Thomassen is principally interested in how anthropological ideas and approaches can inform political and social theory and the study of contemporary politics. He has in several publications explored the concept of liminality and its potential for understanding change and transition in modern societies. In an article from 2012, “From Liminal to Limivoid: Understanding contemporary Bungee Jumping in a cross-cultural perspective”, co-authored with his cross-cousin Maja Balle, he coined the term “limivoid” to denote liminal experiences that are essentially void of experiential substance and transformative potential. Elaborating Victor Turner's notion of the “liminoid”, he argued that the “limovoid” critically identifies an underlying aspect of the larger (post)modern celebration of boundary experiences.

In recent work Thomassen has sought to develop an anthropological approach to political revolutions. Thomassen has also engaged the axial age debate from the perspective of anthropology.

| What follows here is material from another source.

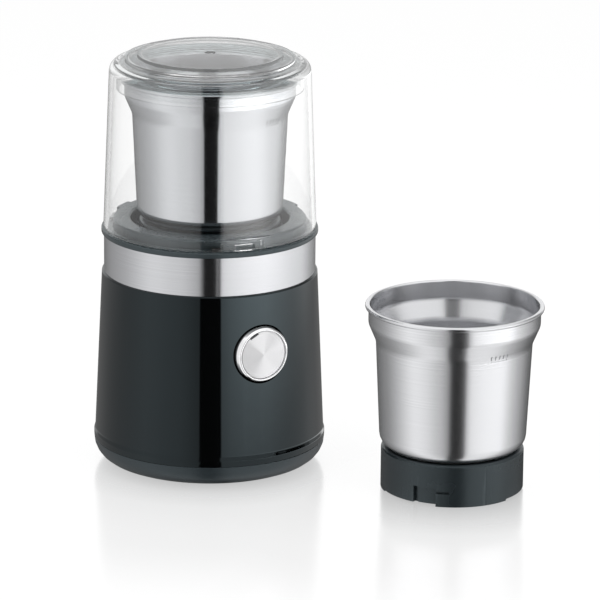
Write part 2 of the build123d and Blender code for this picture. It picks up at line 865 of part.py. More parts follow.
brush_start = commutator_radius + brush_gap
brush_level = lower_bracket_level + bracket_thickness + holder_lift
with BuildPart() as brush_holders:
    holder_middle = brush_start + free_gap + holder_length / 2
    holder_foot = lower_bracket_level + bracket_thickness
    holder_high = brush_level + brush_height + holder_wall
    with BuildSketch(Plane.XY.offset(holder_foot)):
        with Locations((holder_middle, 0), (-holder_middle, 0)):
            Rectangle(holder_length, brush_width + 2 * holder_wall)
    extrude(amount=holder_high - holder_foot)
    with BuildSketch(Plane.XY.offset(brush_level - snug_fit)):
        with Locations((holder_middle, 0), (-holder_middle, 0)):
            Rectangle(holder_length, brush_width + 2 * snug_fit)
    extrude(amount=brush_height + 2 * snug_fit, mode=Mode.SUBTRACT)

with BuildPart() as carbon_brushes:
    brush_middle = brush_start + brush_length / 2
    with BuildSketch(Plane.XY.offset(brush_level)):
        with Locations((brush_middle, 0), (-brush_middle, 0)):
            Rectangle(brush_length, brush_width)
    extrude(amount=brush_height)

with BuildPart() as cord_grommet:
    inlet_radius = shell_radius(inlet_level)
    inlet_axis = Axis((0, 0, inlet_level), (0, 1, 0))
    inlet_section = Plane(origin=(0, 0, inlet_level), x_dir=(1, 0, 0), z_dir=(0, 0, 1))
    barrel_radius = inlet_hole_radius - snug_fit
    flange_seat = shell_radius(inlet_level - inlet_flange_radius) + snug_fit
    revolve(
        section(
            (inlet_bore, inlet_radius - inlet_depth),
            (barrel_radius, inlet_radius - inlet_depth),
            (barrel_radius, flange_seat),
            (inlet_flange_radius, flange_seat),
            (inlet_flange_radius - inlet_chamfer, flange_seat + inlet_flange),
            (inlet_bore, flange_seat + inlet_flange),
            plane=inlet_section,
        ),
        axis=inlet_axis,
    )

# ---------------------------------------------------------------- lid

seal_level = cup_level + bowl_rim_level + free_gap
roof_under_level = dome_shoulder_level - lid_roof
with BuildPart() as lid_seal:
    seal_outer = locator_radius - locator_wall - free_gap
    revolve(
        band(seal_outer - seal_width, seal_outer, seal_level, roof_under_level - free_gap), axis=Axis.Z
    )

with BuildPart() as lid_dome:
    inner_foot = dome_foot_radius - dome_wall
    inner_top = dome_top_radius - dome_wall
    inner_plateau = plateau_radius - lid_roof
    inner_disc = disc_radius - lid_roof
    locator_bore = locator_radius - locator_wall
    revolve(
        section(
            (0, disc_level - lid_roof),
            (inner_disc, disc_level - lid_roof),
            (inner_disc, plateau_level - lid_roof),
            (inner_plateau, plateau_level - lid_roof),
            (inner_plateau, roof_under_level),
            (locator_bore, roof_under_level),
            (locator_bore, locator_foot_level),
            (locator_radius, locator_foot_level),
            (locator_radius, roof_under_level),
            (inner_top, roof_under_level),
            (inner_foot, dome_level),
            (dome_foot_radius, dome_level),
            (dome_top_radius, dome_shoulder_level, dome_shoulder_round, 3),
            (plateau_radius, dome_shoulder_level),
            (plateau_radius, plateau_level),
            (disc_radius, plateau_level),
            (disc_radius, disc_level),
            (0, disc_level),
        ),
        axis=Axis.Z,
    )
    tab_inner_radius = deck_radius + free_gap
    tab_outer_radius = dome_radius(tab_level + tab_height) - dome_wall + snug_fit
    for start in bayonet_starts(lid_rest_angle - tab_arc / 2):
        add_arc(tab_inner_radius, tab_outer_radius, tab_level, tab_level + tab_height, start, tab_arc)

# ---------------------------------------------------------------- cup kit, standing on Z = 0

with BuildPart() as cup_base:
    revolve(
        section(
            (base_radius - base_wall, 0),
            (base_radius, 0),
            (base_radius, base_height, base_round, 2),
            (base_radius - base_wall, base_height),
            (base_radius - base_wall, bowl_level),
            (bush_radius + snug_fit, bowl_level),
            (bush_radius + snug_fit, plate_under_level),
            (base_radius - base_wall, plate_under_level),
        ),
        axis=Axis.Z,
    )
    for start in bayonet_starts(0):
        outside = base_radius + beyond
        inner = base_radius - latch_depth
        latch_foot = latch_level - latch_height / 2
        add_arc(inner, outside, -beyond, entry_height, start, entry_arc, Mode.SUBTRACT)
        add_arc(base_radius - slot_depth, outside, -beyond, entry_height, start, slot_arc, Mode.SUBTRACT)
        latch_end = latch_foot + latch_height
        add_arc(inner, outside, latch_foot, latch_end, start + entry_arc, latch_arc, Mode.SUBTRACT)
        lift_start = start - base_foot_lift_arc
        lift_arc = base_foot_lift_arc + entry_arc
        lift_inner = base_radius - base_wall - beyond
        add_arc(lift_inner, outside, -beyond, base_foot_lift, lift_start, lift_arc, Mode.SUBTRACT)

with BuildPart() as bowl:
    lip_level = bowl_rim_level - bowl_rim_height
    inner_flange = bowl_flange_radius - bowl_sheet
    revolve(
        section(
            (bush_radius + snug_fit, bowl_level),
            (bowl_floor_radius, bowl_level, bowl_corner, 3),
            (bowl_neck_radius, bowl_neck_level),
            (bowl_flange_radius, bowl_flange_level),
            (bowl_flange_radius, lip_level),
            (bowl_rim_radius, lip_level),
            (bowl_rim_radius, bowl_rim_level - bowl_rim_chamfer),
            (bowl_rim_radius - bowl_rim_chamfer, bowl_rim_level),
            (inner_flange, bowl_rim_level),
            (inner_flange, bowl_flange_level),
            (bowl_neck_radius - bowl_sheet, bowl_neck_level),
            (bowl_floor_radius - bowl_sheet, bowl_inner_level, bowl_corner - bowl_sheet, 2),
            (bush_radius + snug_fit, bowl_inner_level),
        ),
        axis=Axis.Z,
    )

with BuildPart() as cup_gasket:
    gasket_top = bowl_inner_level + gasket_thickness
    revolve(band(bush_radius + snug_fit, bush_flange_radius, bowl_inner_level, gasket_top), axis=Axis.Z)

with BuildPart() as cup_bush:
    bush_top = gasket_top + bush_flange_height
    bush_bore = spindle_radius + running_fit
    revolve(
        section(
            (bush_bore, bush_foot_level),
            (bush_radius, bush_foot_level),
            (bush_radius, gasket_top),
            (bush_flange_radius, gasket_top),
            (bush_flange_radius - bush_chamfer, bush_top),
            (bush_bore, bush_top),
        ),
        axis=Axis.Z,
    )

with BuildPart() as cup_nut:
    with BuildSketch(Plane.XY.offset(plate_under_level)):
        RegularPolygon(nut_width / 2, 6, major_radius=False)
        Circle(bush_radius + snug_fit, mode=Mode.SUBTRACT)
    extrude(amount=-nut_height)

with BuildPart() as spindle:
    collar_foot = bush_top + free_gap
    blade_level = collar_foot + spindle_collar_height
    pin_top = blade_level + blade_sheet + blade_nut_height / 2
    revolve(
        section(
            (0, dog_roof_level),
            (spindle_radius, dog_roof_level),
            (spindle_radius, collar_foot),
            (spindle_collar_radius, collar_foot),
            (spindle_collar_radius, blade_level),
            (blade_pin_radius, blade_level),
            (blade_pin_radius, pin_top),
            (0, pin_top),
        ),
        axis=Axis.Z,
    )

with BuildPart() as blade_nut:
    with BuildSketch(Plane.XY.offset(blade_level + blade_sheet)):
        RegularPolygon(blade_nut_width / 2, 6, major_radius=False)
    extrude(amount=blade_nut_height)
    with BuildSketch(Plane.XY.offset(blade_level + blade_sheet)):
        Circle(blade_pin_radius)
    extrude(amount=blade_nut_height / 2, mode=Mode.SUBTRACT)

with BuildPart() as drive_dog:
    with BuildSketch(Plane.XY.offset(dog_foot_level)):
        Circle(dog_radius)
    extrude(amount=dog_top_level - dog_foot_level)
    with BuildSketch(Plane.XY.offset(dog_foot_level)):
        Circle(dog_bore)
        rib_reach = dog_bore - dog_rib_inner + beyond
        half_step = 180 / spline_count
        with PolarLocations(dog_rib_inner + rib_reach / 2, spline_count, start_angle=half_step):
            Rectangle(rib_reach, spline_width, mode=Mode.SUBTRACT)
    extrude(amount=dog_roof_level - dog_foot_level, mode=Mode.SUBTRACT)
    with BuildSketch(Plane.XY.offset(dog_roof_level)):
        Circle(spindle_radius)
    extrude(amount=dog_top_level - dog_roof_level, mode=Mode.SUBTRACT)


def blade(wing_angles, rises):
    """Stamped blade: flat wings from a hub disc, each bent up or down past its root."""
    with BuildPart() as piece:
        with BuildSketch(Plane.XY.offset(blade_level)):
            Circle(blade_hub_radius)
            Circle(blade_pin_radius + running_fit, mode=Mode.SUBTRACT)
        extrude(amount=blade_sheet)
        for angle, rise in zip(wing_angles, rises):
            bend = blade_hub_radius + blade_sheet
            wing_plane = upright_plane(angle).offset(-blade_root_width / 2)
            top = blade_level + blade_sheet
            with BuildSketch(wing_plane):
                with BuildLine():
                    Polyline(
                        (blade_hub_radius - 2 * blade_sheet, blade_level),
                        (bend, blade_level),
                        (blade_length, blade_level + rise),
                        (blade_length, top + rise),
                        (bend, top),
                        (blade_hub_radius - 2 * blade_sheet, top),
                        close=True,
                    )
                make_face()
            extrude(amount=blade_root_width)
            edge_plane = Plane(
                origin=(0, 0, blade_level - blade_rise_height),
                x_dir=(cos(radians(angle)), sin(radians(angle)), 0),
                z_dir=(0, 0, 1),
            )
            with BuildSketch(edge_plane):
                with BuildLine():
                    Polyline(
                        (bend, -blade_root_width / 2 - beyond),
                        (blade_length + beyond, -blade_root_width / 2 - beyond),
                        (blade_length + beyond, blade_root_width / 2 - blade_tip_width),
                        close=True,
                    )
                make_face()
            extrude(amount=3 * blade_rise_height, mode=Mode.SUBTRACT)
    return piece.part


wing_bends = (blade_rise_height, -blade_drop_height)
two_wing_blade = blade((180, 0), wing_bends)
four_wing_blade = blade((0, 90, 180, 270), 2 * wing_bends)

# ---------------------------------------------------------------- placing and writing

entry_middle = entry_arc / 2
cup_place = Location((0, 0, cup_level), (0, 0, socket_lug_angle - entry_middle))
blade_place = Location((0, 0, cup_level))
spare_cup_place = Location((spare_x, spare_y, 0), (0, 0, spare_turn))

cup_kit = {
    "cup_bowl": bowl.part,
    "cup_base": cup_base.part,
    "cup_gasket": cup_gasket.part,
    "cup_bush": cup_bush.part,
    "cup_nut": cup_nut.part,
}
blade_kit = {
    "blade_spindle": spindle.part,
    "blade_nut": blade_nut.part,
    "drive_dog": drive_dog.part,
}

pieces = {
    "foot_ring": foot_ring.part,
    "base_pan": base_pan.part,
    "pan_screws": pan_screws.part,
    "body_shell": body_shell.part,
    "steel_band": steel_band.part,
    "top_housing": top_housing.part,
    "shaft_seal": shaft_seal.part,
    "interlock_pin": interlock_pin.part,
    "interlock_switch": interlock_switch.part,
    "button_rim": button_rim.part,
    "button_face": button_face.part,
    "button_lens": button_lens.part,
    "button_body": button_body.part,
    "button_guide": button_guide.part,
    "button_spring": button_spring.part,
    "start_plunger": start_plunger.part,
    "start_switch": start_switch.part,
    "control_board": control_board.part,
    "stator_core": stator_core.part,
    "field_coils": field_coils.part,
    "motor_shaft": motor_shaft.part,
    "armature_core": armature_core.part,
    "armature_winding": armature_winding.part,
    "commutator": commutator.part,
    "cooling_fan": cooling_fan.part,
    "drive_coupling": drive_coupling.part,
    "lower_bearing": lower_bearing.part,
    "upper_bearing": upper_bearing.part,
    "lower_bracket": lower_bracket.part,
    "upper_bracket": upper_bracket.part,
    "tie_screws": tie_screws.part,
    "motor_grommets": motor_grommets.part,
    "motor_screws": motor_screws.part,
    "brush_holders": brush_holders.part,
    "carbon_brushes": carbon_brushes.part,
    "cord_grommet": cord_grommet.part,
    "lid_seal": lid_seal.part,
    "lid_dome": lid_dome.part,
}
for name, piece in cup_kit.items():
    pieces[name] = piece.moved(cup_place)
    pieces["spare_" + name] = piece.moved(spare_cup_place)
for name, piece in blade_kit.items():
    pieces[name] = piece.moved(blade_place)
    pieces["spare_" + name] = piece.moved(spare_cup_place)
pieces["two_wing_blade"] = two_wing_blade.moved(blade_place)
pieces["four_wing_blade"] = four_wing_blade.moved(spare_cup_place)

os.makedirs("parts", exist_ok=True)
for name, piece in pieces.items():
    piece.label = name
    export_step(piece, f"parts/{name}.step")
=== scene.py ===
"""Looks of an electric spice grinder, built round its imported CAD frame. Lengths are in metres."""

import json
import logging
import math
from abc import ABC, abstractmethod
from dataclasses import dataclass
from enum import Enum
from typing import Iterable, Sequence

import bmesh
import bpy
from mathutils import Matrix, Vector

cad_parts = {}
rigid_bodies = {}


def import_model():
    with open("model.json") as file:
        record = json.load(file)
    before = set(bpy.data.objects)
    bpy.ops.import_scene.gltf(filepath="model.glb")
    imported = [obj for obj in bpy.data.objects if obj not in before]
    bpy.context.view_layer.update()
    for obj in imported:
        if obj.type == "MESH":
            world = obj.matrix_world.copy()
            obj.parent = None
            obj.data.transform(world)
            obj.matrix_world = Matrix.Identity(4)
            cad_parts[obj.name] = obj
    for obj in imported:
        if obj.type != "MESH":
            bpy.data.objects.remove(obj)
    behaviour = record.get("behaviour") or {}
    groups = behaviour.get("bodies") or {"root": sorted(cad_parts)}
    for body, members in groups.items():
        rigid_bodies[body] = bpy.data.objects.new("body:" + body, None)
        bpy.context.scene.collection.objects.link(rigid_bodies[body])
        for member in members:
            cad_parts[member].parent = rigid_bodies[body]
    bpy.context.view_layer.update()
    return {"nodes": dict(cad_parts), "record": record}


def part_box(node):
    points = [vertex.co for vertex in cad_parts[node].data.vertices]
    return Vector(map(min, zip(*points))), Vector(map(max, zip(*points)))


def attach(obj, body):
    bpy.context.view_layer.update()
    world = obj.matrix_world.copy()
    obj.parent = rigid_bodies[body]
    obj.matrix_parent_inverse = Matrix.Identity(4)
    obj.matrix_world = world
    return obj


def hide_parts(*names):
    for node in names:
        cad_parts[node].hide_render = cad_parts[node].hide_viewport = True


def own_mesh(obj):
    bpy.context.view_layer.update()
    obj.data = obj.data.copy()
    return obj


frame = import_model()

LOG = logging.getLogger("spice_grinder")
UP = Vector((0.0, 0.0, 1.0))
Pair = tuple[float, float]
Triple = tuple[float, float, float]
Quad = tuple[float, float, float, float]
Colour = Triple
Socket = bpy.types.NodeSocket
Value = Socket | float | Sequence[float]
Stops = Sequence[Pair]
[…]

This relates to Thomassen's approach to the larger discussion over “multiple modernities”.
Another branch of Thomassen's teaching and research focuses on the question of social memory and identity politics. With reference to Italy, he discusses how the past is continuously but variously used in the articulation of people's urban, regional, national and European identities. He employs anthropological approaches to history and politics as produced and reproduced through memory politics via rituals, symbols and collective commemorations. Part of this research is developed with Italian historian, Rosario Forlenza.

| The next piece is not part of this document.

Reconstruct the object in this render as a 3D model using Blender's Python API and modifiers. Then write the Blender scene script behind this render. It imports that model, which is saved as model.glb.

Together with former student, Derrick Fiedler, Thomassen has revisited the work of Arnold Toynbee and argued for its contemporary relevance. In an article from 2012, Thomassen critically engaged the political philosophy of John Rawls, arguing from a perspective inspired by political theorist, Eric Voegelin. Via participation in the yearly held “Socrates Symposium” in Florence, Thomassen has also taken an interest in Plato's philosophy.

Currently, he does research within the global sociology of religion. In 2026 he finished a project funded by The Velux Foundation on “The Catholic Ethic and the Spirit of Global Modernities”, of which he was project leader (together with Andreas Bandak, University of Copenhagen). The project unearthed lived Catholicism among migrant minorities in Denmark within a transnational context. From 2026 he leads a research project funded by the Danish Research Council called “Sic Transit. Economies of Worth and Dignification of Labour: An Ethnography of the Fehmarn Construction Project”, working together with Michael Brixtofte Petersen.

Thomassen is a founding editor-in-chief of the peer-reviewed academic journal International Political Anthropology. Thomassen has previously served as scientific expert and evaluator for the European Research Council. From 2018 to 2024 he was expert evaluator for the Danish Research Council.

==Teaching career==
During his tenure at Roskilde University, Thomassen has developed and taught a wide range of courses at the undergraduate and graduate levels, within sociology, social theory, ethnographic methods, political revolutions, social movements, global religion, global studies and globalization. Thomassen taught a broad spectrum of classes at AUR. These included areas such as: anthropology, history, sociology, and politics. Within the framework of International Political Anthropology he co-organises the annual International Political Anthropology Summer School in Florence. This course was designed for post-graduates that work in the cross-roads between anthropology and political affairs. His career includes over ten years of experience in teaching and student advising at institutions in Europe including the University of Copenhagen.